The presentation was organised in three parts:
• Making the case that high house (and land) prices in Auckland are largely a predictable outcome of the interaction of supply restrictions and high target levels of non-citizen immigration. With, say, 1980s levels of non-citizen immigration, New Zealand’s population would be flat or falling slightly. Much of that ground will be familiar to regular readers of this blog.   It matters because what has raised house prices in New Zealand is very different from what raised them in the crisis countries. In the United States, government policy initiatives systematically drove lending standards downwards in the decade prior to the crash, and in Ireland and Spain, imposing a German interest rate on economies that probably needed something more like a New Zealand interest rate systematically distorted credit conditions across whole economies. New Zealand – and other countries with floating exchange rates and private sector housing finance markets – had no such problems.  Credit was needed to support higher house prices in other advanced economy, but it was not the driving force behind the boom.

If I am right that the New Zealand house price issues result from the interaction of our planning regime and our immigration policy, then these are structural policy choices that systematically overprice houses, largely independently of the banking and financial system.  They are not ephemeral pressures –  here today and gone tomorrow.  They have been building for decades.  I hope they are reversed one day, but there is no market pressures that will compel them to (any more than there are market pressures that compel the reversal of planning restrictions in Sydney, London, or San Francisco).  These distortions are not making credit available too easily and too cheaply right across the economy  (which is the single big difference between NZ or Australia, and say the Irish, US or Spanish situations).  They are simply making houses less affordable.   The Reserve Bank has no better information than you, I, or the young buyers in Auckland do, on whether and when those policy distortions will ever be reversed.   And even if the policy distortions were corrected, it is pretty clear that real excess capacity (too many houses, too many commercial buildings) is a much bigger threat than simply an adjustment in the price of banking collateral.   No one thinks Auckland has too many houses, or too much developed land.

• The core of the paper was the proposition that the Reserve Bank’s actual and proposed LVR restrictions appear both unwarranted by, and inconsistent with, the Reserve Bank’s statutory mandate to promote the soundness and efficiency of the system.

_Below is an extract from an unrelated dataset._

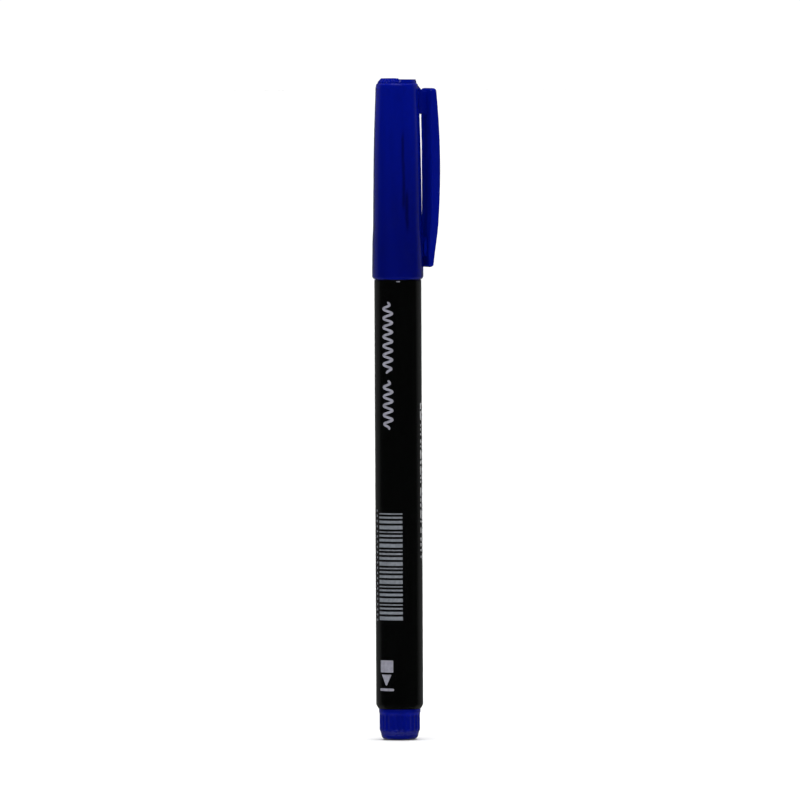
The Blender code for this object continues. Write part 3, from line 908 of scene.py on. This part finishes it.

In subsequent discussion, a very senior lawyer went so far as to suggest that the Bank might even be acting ultra vires. My arguments around the LVR policies had a number of dimensions including:
o The almost total absence of any sustained comparative analysis of the international experience of the last decades, including the issue of why some countries (Spain, Ireland, and the United States) had very nasty financial crises and housing busts, and others (New Zealand, Australia, the UK, and Canada) did not.
o The lack of any engagement with New Zealand’s own experience in the last decade. Risks appeared much greater in 2007 than they are now, and yet the banking system came through a severe recession, and sluggish recovery, unscathed.
o The lack of willingness to engage openly with the results of the one piece of sustained work the Bank has done, the 2014 stress tests, which suggested that the New Zealand banking system, on the current composition of their asset portfolios, could relatively easily withstand even a very severe shock.
o The failure to address the efficiency dimension of the Bank’s statutory responsibility. Both the actual and proposed LVR controls will impair the efficiency of the financial system.
o The failure to identify and address the distributional implications of the controls.
o The failure to grapple with the limitations of the Bank’s (and everyone else’s) knowledge. There might be an arguable case for controls if we could be sure a crash was coming 12 months hence, but in fact the Bank has no better information than you or I do as to when, or if, there will be a substantial fall in nominal house prices.

• Discussion of the regulatory powers of the Bank, and its governance. As I put it in the conclusion:

These concerns bring into focus the weaknesses that have become increasingly apparent in the Reserve Bank Act. That Act was a considerable step forward in 1989, at a time when only a modest and limited role was envisaged for the Reserve Bank. But it is now 2015, and the legislation is not consistent with the sorts of discretionary policy activities the Bank is now undertaking, with modern expectations for governance in the New Zealand public sector, or with how these things are done in other similar countries. Doing some serious work on changing the single decision-maker model would be an excellent place to start, but it is only a start. A much more extensive rethink and rewrite of the Act, and the Bank’s powers, is needed to put in place a much more conventional model of governance and accountability, especially in these regulatory areas.